In the world of finance, there are two basic asset classes – debt and equity. Investors in debt instruments (also known as bonds or fixed income) receive an agreed rate of interest plus a return of their original investment (assuming there is no default). Investors in equity incur higher risk, in exchange for potentially higher return. Their return is not guaranteed and they see any money only after the debt investors are satisfied. On the other hand, if things go well, they receive all the residual profit and can become rich.

In the world of education financing, debt is the standard option. Students take bank loans, which they need to repay (including interest) after their graduation. The rate of repayment is largely fixed (exposed only to interest rate fluctuations), and does not depend on the level of income. The main drawback for the student (borrower) is the risk of not being able to service the payments, in case of low-income jobs or long periods of unemployment.

Human Capital is the equity-equivalent instrument in education financing. Instead of taking a bank loan, students enter contracts with investors whereby the investors finance the costs of the education, in exchange for a percentage of the students’ income. For example, an investor promises to pay all the costs of Yuchi’s education at a top university in the US, while Yuchi promises to pay the investor 10% of his salary for 15 years of employment after graduation (excluding periods of further education or unemployment). The percentage and duration of payments would be calculated based on the size of funds invested, choice of university, country of residence, or selected major, and take into account expected rates of default (similarly to loan assessment in banks or setting premiums by insurance companies). If Yuchi becomes a professor at a public university with a small salary, he may end up paying less than the total cost of his education. If, however, Yuchi becomes a top scientist acquiring multiple successful patents, he will pay much more than he originally received. The investor thus faces a risk of not being paid in full, in exchange for the potential of becoming rich. The investor thus effectively invested in Yuchi’s human equity.

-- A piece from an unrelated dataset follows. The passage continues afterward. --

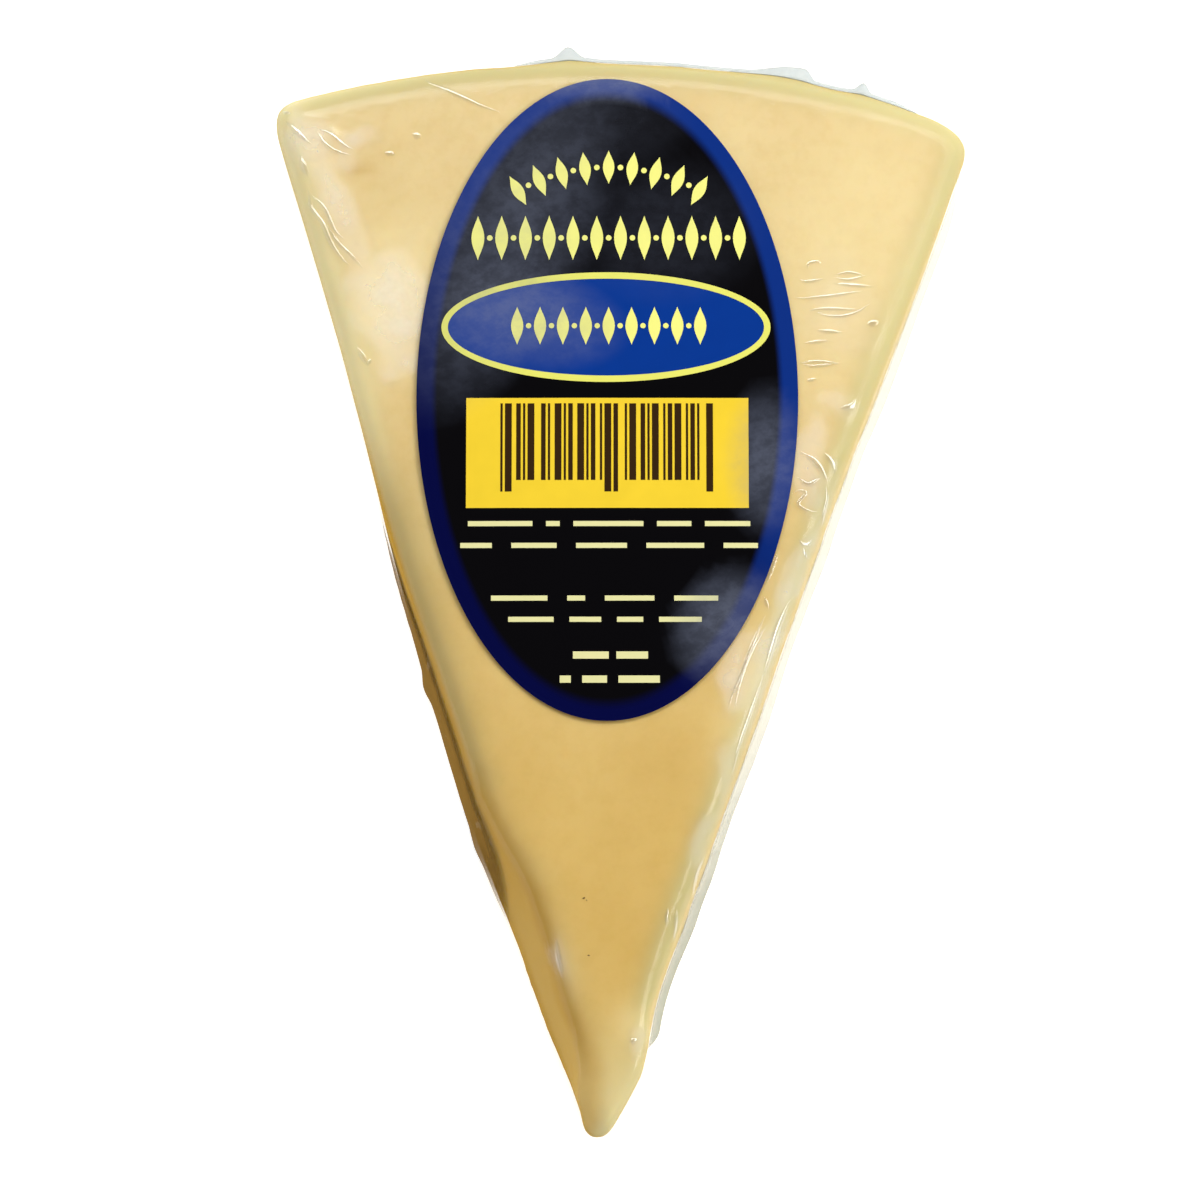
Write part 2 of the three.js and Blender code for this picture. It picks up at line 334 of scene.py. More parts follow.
# Pinched creases of the film: (width in mm, height in mm, points on its route in mm)
CREASES = (
    (0.5, 0.1, ((-50.2, 70.6), (-48.7, 70.0))),
    (0.9, 0.16, ((-49.5, 68.9), (-48.1, 67.6), (-46.7, 66.1), (-45.8, 65.4))),
    (1.0, 0.18, ((-47.3, 63.6), (-46.7, 61.6), (-46.1, 60.4))),
    (0.7, 0.16, (
        (-46.2, 58.8), (-45.9, 57.2), (-45.7, 55.9), (-44.1, 53.7),
        (-43.2, 51.5), (-42.4, 50.0), (-41.1, 48.2), (-39.7, 46.8),
    )),
    (0.5, 0.08, ((-45.7, 57.6), (-43.8, 55.9), (-42.2, 52.5), (-40.7, 50.9))),
    (0.5, 0.07, ((-43.5, 53.5), (-41.9, 50.8), (-39.8, 48.7), (-38.0, 46.6))),
    (0.6, 0.12, ((-44.8, 67.3), (-43.9, 65.7), (-42.6, 64.5), (-41.1, 63.9), (-39.8, 63.6))),
    (0.6, 0.1, ((-44.8, 67.5), (-43.0, 67.0), (-40.8, 65.1), (-39.5, 64.5))),
    (1.0, 0.1, ((-30.7, 66.9), (-29.5, 66.1))),
    (0.7, 0.08, ((-34.9, 64.0), (-33.3, 63.7))),
    (0.6, 0.12, ((-29.1, 75.2), (-28.1, 74.5), (-26.3, 73.7), (-23.7, 72.5), (-20.8, 71.1), (-17.8, 70.0))),
    (0.8, 0.14, ((-38.7, 34.9), (-37.9, 33.5), (-37.1, 32.1))),
    (0.6, 0.1, ((-37.1, 32.1), (-36.6, 33.2))),
    (0.5, 0.1, ((27.4, 46.5), (27.6, 47.3), (28.8, 47.6), (29.4, 47.1))),
    (0.45, 0.1, ((31.4, 45.5), (33.4, 46.0), (35.9, 45.5))),
    (0.4, 0.07, ((31.4, 45.2), (33.4, 44.9), (35.9, 45.5))),
    (0.5, 0.09, ((26.2, 44.9), (27.2, 44.6), (29.7, 45.0))),
    (0.5, 0.05, ((31.2, 44.3), (37.1, 43.8))),
    (0.5, 0.1, ((25.4, 42.2), (27.2, 42.1), (30.9, 42.5), (35.5, 43.2))),
    (0.5, 0.08, ((27.5, 40.2), (29.6, 40.5), (34.9, 40.4))),
    (0.5, 0.11, ((28.4, 40.1), (30.3, 39.5), (32.7, 39.5), (34.9, 40.2), (36.5, 41.3))),
    (0.9, 0.12, ((36.1, 38.2), (37.8, 38.7))),
    (0.6, 0.09, ((28.7, 37.3), (32.4, 37.0))),
    (0.5, 0.08, ((26.8, 35.4), (30.3, 35.8))),
    (0.5, 0.09, ((26.2, 32.4), (28.4, 32.7), (32.1, 32.4))),
    (0.4, 0.07, ((26.5, 32.3), (28.4, 32.0), (31.8, 32.4))),
    (0.5, 0.07, ((27.1, 29.8), (28.7, 30.1))),
    (1.0, 0.18, ((32.0, 25.7), (33.8, 26.1), (34.4, 27.2))),
    (1.0, 0.2, ((29.5, 19.2), (31.1, 17.6), (31.2, 16.1))),
    (0.9, 0.2, ((26.1, 19.3), (27.9, 18.2), (29.3, 16.7), (30.2, 14.9))),
    (0.8, 0.2, ((25.8, 15.5), (27.3, 14.6), (29.0, 15.5))),
    (0.45, 0.12, ((24.9, 13.0), (25.8, 13.6), (27.0, 13.3), (25.8, 11.7), (27.0, 10.8), (28.5, 10.5))),
    (0.5, 0.13, ((29.9, 14.5), (30.1, 12.6), (29.7, 10.5), (29.4, 8.6))),
    (0.5, 0.12, ((25.9, 6.5), (26.4, 5.8), (27.3, 5.8), (27.9, 6.6))),
    (0.5, 0.1, ((26.5, 5.2), (27.1, 3.7))),
    (0.7, 0.12, ((22.8, 4.4), (21.8, 2.0), (20.9, -0.4))),
    (0.5, 0.1, ((20.8, -2.0), (21.4, -3.7))),
    (0.55, 0.14, ((20.9, -4.7), (19.4, -8.1), (17.7, -12.4), (16.0, -16.4), (15.5, -18.4))),
    (0.5, 0.13, ((21.3, -6.1), (20.1, -7.7), (18.4, -11.1), (17.0, -15.1), (16.4, -18.4))),
    (1.1, 0.24, ((24.6, -2.4), (22.8, -6.3), (21.4, -11.1), (20.7, -13.5))),
    (0.6, 0.16, ((20.7, -13.0), (20.0, -15.4), (18.4, -19.7), (17.0, -23.8), (16.0, -28.1))),
    (0.5, 0.1, ((12.0, -39.7), (11.0, -42.0), (10.3, -45.6))),
    (0.5, 0.12, ((6.7, -46.9), (6.4, -49.6))),
    (0.45, 0.12, ((8.0, -46.9), (7.9, -49.3), (7.5, -52.0))),
    (0.9, 0.2, ((-9.4, -51.3), (-9.0, -54.3), (-8.4, -57.2))),
    (1.2, 0.2, ((1.5, -65.6), (2.0, -66.4))),
)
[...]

An additional feature of “Human Capital Option” could be introduced. Yuchi could purchase an option at the time he receives the funds, which will enable him to “buy out” the investment and terminate the contract prematurely at a later stage. Thus, if 5 years after graduation Yuchi is a successful scientist earning high salary, he can pay a lump sum to the investor and thus terminate the contract, instead of paying a percentage of his (high) salary going forward. If, on the other hand, Yuchi receives a small salary, it is more beneficial for him to continue paying a percentage of his (low) income. Thus, Yuchi gained a protection against significantly overpaying for his loan, in case things turn out very favorably in his career.

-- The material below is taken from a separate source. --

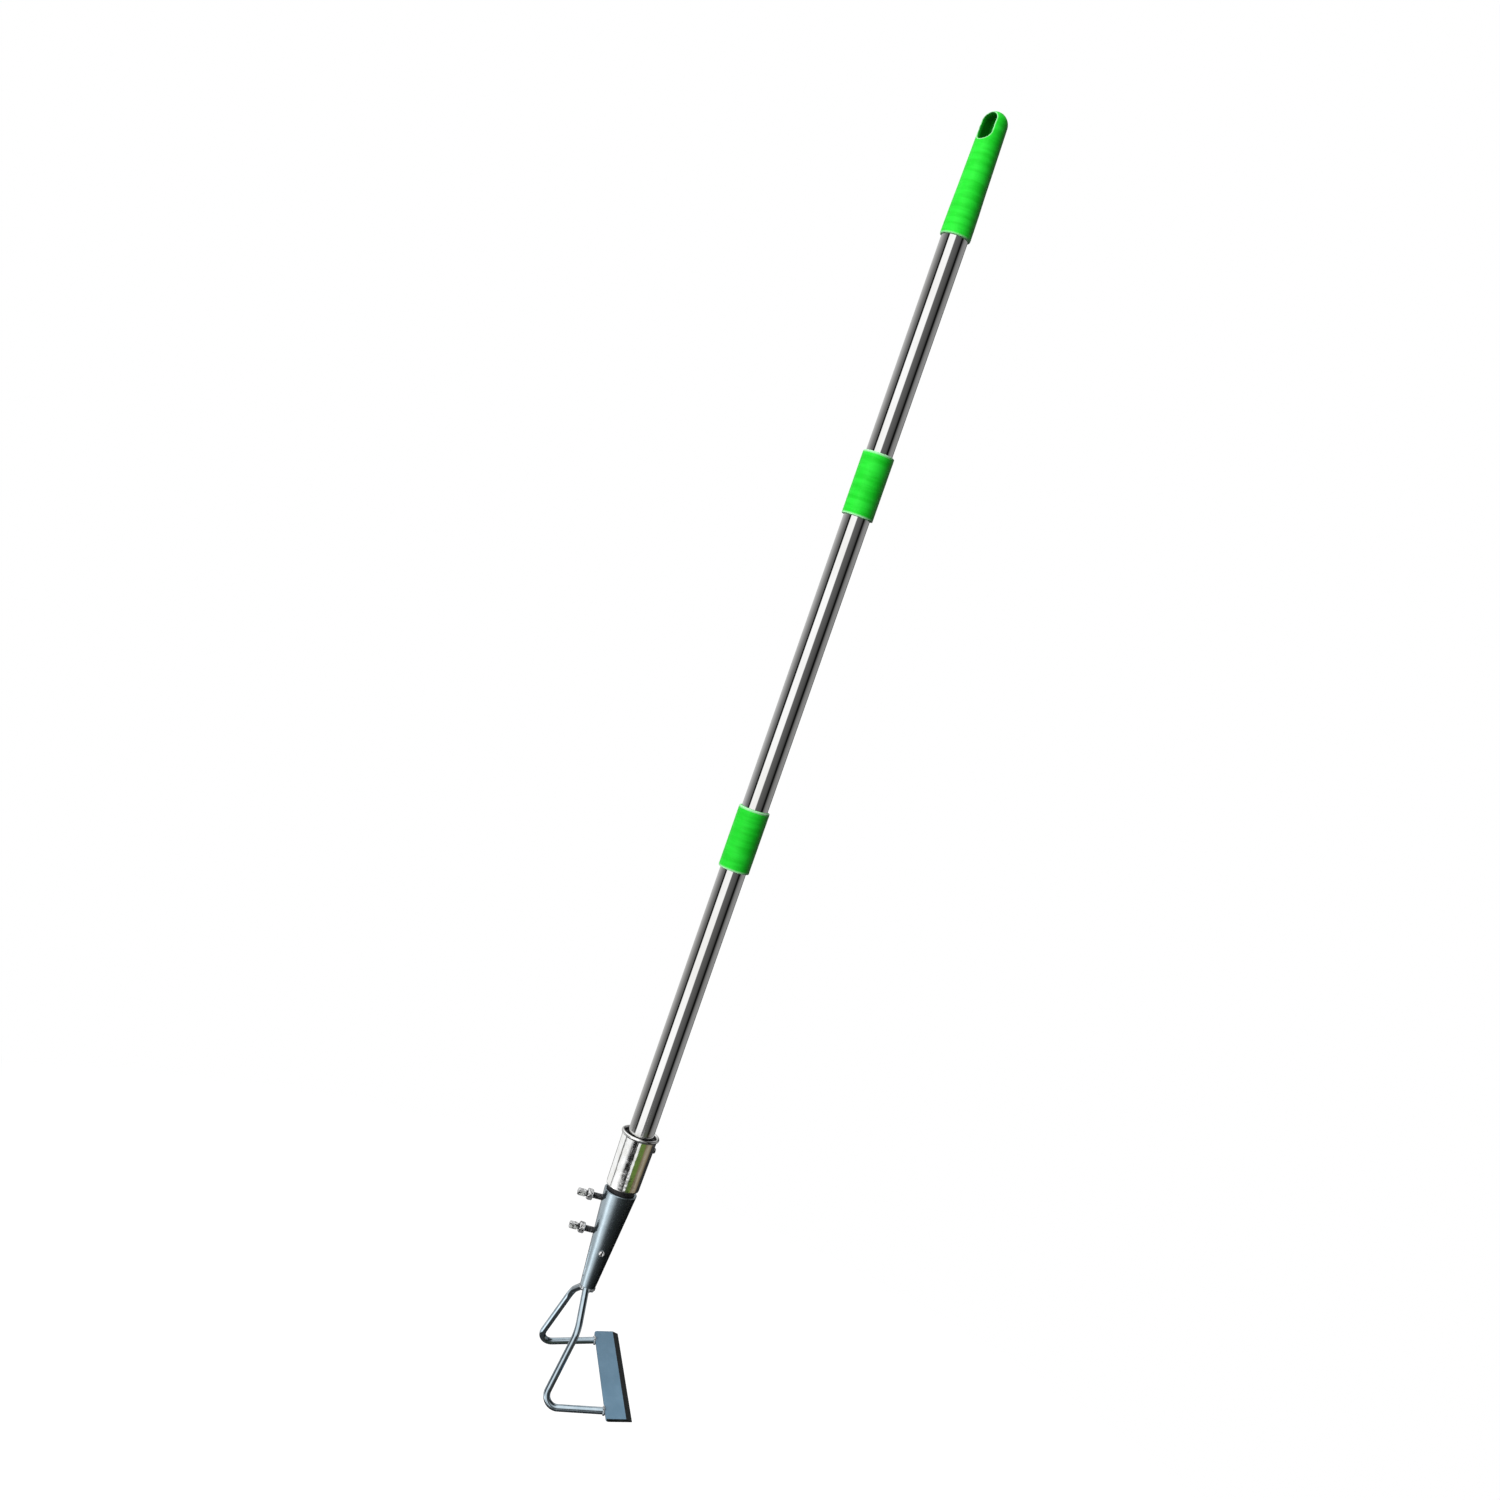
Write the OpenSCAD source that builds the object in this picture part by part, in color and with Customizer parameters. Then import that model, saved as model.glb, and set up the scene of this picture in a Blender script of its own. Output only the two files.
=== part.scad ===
// Weeding hoe: a blade in a bent-rod frame, on a three-section screw-together pole.
// The tool hangs by the eye in its grip. The origin is the centre of that eye, the pole runs
// down along -Z, the cutting edge points to +X, and the clamp bolts point to -X.

/* [Pole] */
// Outside diameter of the pole tubes
tube_d = 25; // [22:0.5:32]
// Wall of the pole tubes
tube_wall = 0.8; // [0.6:0.1:2]
// Bare tube between the grip and the upper collar
top_bare_len = 202; // [120:1:400]
// Bare tube between the two collars
middle_bare_len = 282; // [120:1:500]
// Bare tube between the lower collar and the ferrule
bottom_bare_len = 265; // [120:1:500]

/* [Grip] */
// Length of the grip from its lower edge to its rounded top
grip_len = 116; // [100:1:180]
// Wall of the grip over the tube, at its lower edge
grip_wall = 1.8; // [1.5:0.1:4]
// Depth to which the tube is pushed into the grip
grip_socket_len = 40; // [25:1:60]
// Diameter of the grip at its eye
grip_top_d = 24.2; // [20:0.2:32]
// Height of the eye's slot
eye_len = 26; // [18:1:34]
// Width of the eye's slot
eye_w = 16; // [8:0.5:17]
// Rim left above the eye
eye_rim = 3; // [2:0.5:8]
// Angle by which the eye is turned about the pole, from -Y towards -X
eye_turn = 57; // [0:1:90]

/* [Collars] */
// Length of each collar
collar_len = 60; // [54:1:90]
// Wall of a collar around its thread
collar_wall = 1.2; // [1:0.1:4]
// Depth of the thread, from the tube's surface to the collar's bore
thread_depth = 1.05; // [0.9:0.05:3]
// Pitch of the coarse pole thread
thread_pitch = 3; // [2:0.25:3.25]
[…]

Human Capital has a potential to become a new global alternative asset class. Instead of one-on-one relationships between students and investors, pooled investment vehicles will be set up. Similarly to private equity funds, Human Capital funds will raise funds from qualified investors (limited partners) for the investment into Human Capital. They will select the students, finance their education, and then collect the payments (which will be paid out to investors as dividends). These funds will be long-term in nature (min. 15-20 years), and thus will attract long-term investors – pension funds, insurance companies, or endowments.

The evolution of the private equity industry gives us an idea what the evolution of Human Capital funds and overall industry could look like. Specialized funds will invest in students from a particular country, course of study, or university, offering targeted exposure and risk-return profile to investors. Given the long-term investment commitment, it is likely that secondary trading would develop, thus enabling investors to trade their investments before the fund’s maturity. Funds of funds may emerge to provide superior fund-selection service and greater diversity. Eventually, Human Capital funds may go public and acquire permanent capital through listing on a stock exchange (as the leading private equity players, Blackstone or KKR, did in the last few years).

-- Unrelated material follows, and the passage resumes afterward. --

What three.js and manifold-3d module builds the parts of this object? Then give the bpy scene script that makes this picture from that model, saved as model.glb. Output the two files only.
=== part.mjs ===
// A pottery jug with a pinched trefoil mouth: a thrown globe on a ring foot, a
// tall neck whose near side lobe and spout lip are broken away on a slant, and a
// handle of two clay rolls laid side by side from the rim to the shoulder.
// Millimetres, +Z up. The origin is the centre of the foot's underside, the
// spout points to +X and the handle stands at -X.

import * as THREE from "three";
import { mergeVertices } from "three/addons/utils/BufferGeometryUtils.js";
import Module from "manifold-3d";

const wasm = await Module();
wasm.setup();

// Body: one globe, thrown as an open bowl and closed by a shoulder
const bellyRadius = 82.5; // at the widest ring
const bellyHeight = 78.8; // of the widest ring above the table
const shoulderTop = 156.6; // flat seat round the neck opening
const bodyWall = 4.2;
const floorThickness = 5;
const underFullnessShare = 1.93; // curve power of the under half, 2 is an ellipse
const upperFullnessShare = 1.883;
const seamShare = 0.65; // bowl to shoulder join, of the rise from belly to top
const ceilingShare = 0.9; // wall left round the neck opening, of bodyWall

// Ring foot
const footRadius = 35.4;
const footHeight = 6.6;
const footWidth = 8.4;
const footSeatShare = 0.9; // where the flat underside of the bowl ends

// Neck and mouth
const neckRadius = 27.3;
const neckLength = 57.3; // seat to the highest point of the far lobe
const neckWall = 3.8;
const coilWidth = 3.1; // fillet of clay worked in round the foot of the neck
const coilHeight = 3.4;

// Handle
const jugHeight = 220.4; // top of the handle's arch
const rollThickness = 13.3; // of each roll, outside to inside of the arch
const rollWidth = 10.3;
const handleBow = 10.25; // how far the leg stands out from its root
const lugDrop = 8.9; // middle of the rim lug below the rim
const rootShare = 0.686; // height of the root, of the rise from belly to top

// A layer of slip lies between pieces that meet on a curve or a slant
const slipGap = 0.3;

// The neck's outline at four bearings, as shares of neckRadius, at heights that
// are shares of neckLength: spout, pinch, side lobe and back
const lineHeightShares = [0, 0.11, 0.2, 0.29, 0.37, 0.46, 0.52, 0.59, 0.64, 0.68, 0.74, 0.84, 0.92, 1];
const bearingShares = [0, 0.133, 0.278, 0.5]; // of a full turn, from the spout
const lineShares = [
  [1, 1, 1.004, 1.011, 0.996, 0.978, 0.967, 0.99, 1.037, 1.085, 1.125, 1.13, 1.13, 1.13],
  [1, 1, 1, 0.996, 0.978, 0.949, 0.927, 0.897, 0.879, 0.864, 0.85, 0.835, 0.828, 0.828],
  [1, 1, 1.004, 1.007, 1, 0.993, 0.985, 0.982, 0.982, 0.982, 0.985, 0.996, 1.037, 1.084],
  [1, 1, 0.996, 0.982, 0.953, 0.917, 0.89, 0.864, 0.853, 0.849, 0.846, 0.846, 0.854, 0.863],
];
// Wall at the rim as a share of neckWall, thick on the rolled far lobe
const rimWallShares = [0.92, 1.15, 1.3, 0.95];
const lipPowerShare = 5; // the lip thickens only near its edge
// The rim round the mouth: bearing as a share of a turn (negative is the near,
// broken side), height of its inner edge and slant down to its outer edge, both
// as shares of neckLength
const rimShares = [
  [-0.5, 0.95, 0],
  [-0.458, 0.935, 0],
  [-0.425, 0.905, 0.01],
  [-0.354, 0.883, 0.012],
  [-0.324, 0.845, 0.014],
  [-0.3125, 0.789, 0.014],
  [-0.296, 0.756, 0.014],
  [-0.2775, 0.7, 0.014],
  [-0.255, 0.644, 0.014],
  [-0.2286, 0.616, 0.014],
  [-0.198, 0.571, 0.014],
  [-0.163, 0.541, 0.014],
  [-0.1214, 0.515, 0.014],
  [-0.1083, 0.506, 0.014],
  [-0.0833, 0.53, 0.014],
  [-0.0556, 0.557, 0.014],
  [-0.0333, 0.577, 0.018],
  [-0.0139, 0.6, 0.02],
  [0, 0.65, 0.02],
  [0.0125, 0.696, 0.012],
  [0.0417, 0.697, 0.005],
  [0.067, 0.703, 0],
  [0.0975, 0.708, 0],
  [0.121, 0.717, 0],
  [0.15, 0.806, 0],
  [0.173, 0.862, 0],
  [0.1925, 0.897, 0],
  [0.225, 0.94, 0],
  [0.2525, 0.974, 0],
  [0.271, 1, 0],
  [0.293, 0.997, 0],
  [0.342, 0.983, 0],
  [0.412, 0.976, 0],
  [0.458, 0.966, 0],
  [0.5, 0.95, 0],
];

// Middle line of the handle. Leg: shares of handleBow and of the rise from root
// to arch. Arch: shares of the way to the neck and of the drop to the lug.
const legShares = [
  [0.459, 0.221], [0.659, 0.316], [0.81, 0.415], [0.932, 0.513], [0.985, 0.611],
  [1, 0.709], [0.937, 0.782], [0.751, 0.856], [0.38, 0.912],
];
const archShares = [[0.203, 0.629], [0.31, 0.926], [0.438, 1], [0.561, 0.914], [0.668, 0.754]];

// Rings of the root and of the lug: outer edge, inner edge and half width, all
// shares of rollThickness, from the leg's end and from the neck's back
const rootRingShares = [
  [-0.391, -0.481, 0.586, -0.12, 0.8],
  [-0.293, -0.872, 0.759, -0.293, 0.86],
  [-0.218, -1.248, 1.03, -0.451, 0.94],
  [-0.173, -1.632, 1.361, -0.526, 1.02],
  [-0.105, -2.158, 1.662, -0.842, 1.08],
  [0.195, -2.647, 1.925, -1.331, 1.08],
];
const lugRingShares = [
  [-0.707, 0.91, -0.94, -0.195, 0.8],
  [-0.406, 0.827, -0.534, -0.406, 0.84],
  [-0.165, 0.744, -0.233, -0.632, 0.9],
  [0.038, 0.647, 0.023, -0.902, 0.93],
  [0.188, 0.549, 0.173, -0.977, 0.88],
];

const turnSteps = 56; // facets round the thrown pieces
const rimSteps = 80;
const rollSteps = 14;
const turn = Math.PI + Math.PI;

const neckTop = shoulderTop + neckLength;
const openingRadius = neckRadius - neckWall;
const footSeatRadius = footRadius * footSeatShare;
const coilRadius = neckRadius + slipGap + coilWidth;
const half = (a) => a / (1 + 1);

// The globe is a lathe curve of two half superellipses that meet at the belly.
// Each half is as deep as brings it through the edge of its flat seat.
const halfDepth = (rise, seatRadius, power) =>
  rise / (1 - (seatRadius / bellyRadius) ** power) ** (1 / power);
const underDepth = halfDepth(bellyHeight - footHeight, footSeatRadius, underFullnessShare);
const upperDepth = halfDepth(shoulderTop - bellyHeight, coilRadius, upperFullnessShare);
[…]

Besides Human Capital funds, it is possible to imagine other solutions for the operation of the scheme. Banks or universities could serve as the providers of capital and be responsible for the selection of students. The investments could be subsequently pooled and securitized (similarly to debt and mortgage securities) and sold off to other investors to enable higher liquidity and better risk management. In some countries, state governments could finance the education of their citizens and collect payments through mandatory deductions from people’s incomes (similarly to social, health, or tax deductions).

There are three major benefits of the Human Capital investing, one for each of the main stakeholders. First, talented students worldwide will get access to quality education, and thus will be able to fulfill their dreams and ambitions. Second, investors will be able to earn attractive returns by investing in a good cause, and thus “do well by doing good.” In addition, given the limited correlations with other asset classes, Human Capital has a significant diversification potential, which is highly valued by investors when constructing their portfolios. Third, the society will benefit by harnessing unprecedented amounts of high quality talent, which would not be otherwise developed to its full potential. This will lead to rising GDPs, improving standard of living, and potentially finding cures to many of the society’s pressing problems.

The idea behind Human Capital investing is not new. It was mentioned for the first time by Milton Friedman in 1945. Since then, several academicians played with the idea, most notably Miguel Palacios Lleras in his book “Investing in Human Capital” in 2004. Yale University experimented with the idea in early 1970s, when it offered income-contingent loans to its students. One of the earliest commercial attempts to leverage the idea on a limited scale was MyRichUncle, a service mark of MRU Holdings, which went bankrupt during credit crisis in 2009. Two of the companies which are pursuing the idea today are Lumni ( and Enzi (

There are several obstacles, which hinder the development of Human Capital investing. First, some people see investing in human equity as a form of a “modern slavery.” This could be a valid concern, but only in the case when investors could force or influence their students to pursue certain (higher-income) careers, thus depriving students of their free choice. Second, the enforceability of contracts, collection of payments, and taking corrective actions in case of default could be a challenge in many jurisdictions. This is of special concern in case of highly-mobile students, who will move from one country to another during their careers, and thus will be more difficult to track.  Third, students may be incentivized to hide their true incomes, similarly to different tax-optimization schemes today. The accuracy of one’s income statements may be particularly problematic in emerging markets, from which a large proportion of students will come from.

Human Capital investing has a significant potential to change the approach to education financing globally. Coordination of governments (legal, regulatory, and tax policies), universities, students, investors, and society at large is essential to overcome the current obstacles and launch the effort on a global scale. There are millions of students like Yuchi in China, India, Russia, Latin America, Africa and the rest of the world waiting to fulfill their ambitions and unleash their full potential. The entire society will benefit by their cumulative talent, knowledge, and energy. As Benjamin Franking concluded more than two centuries ago, “Investment in Knowledge Always Pays the Best Interest.” It is time to start earning the interest now.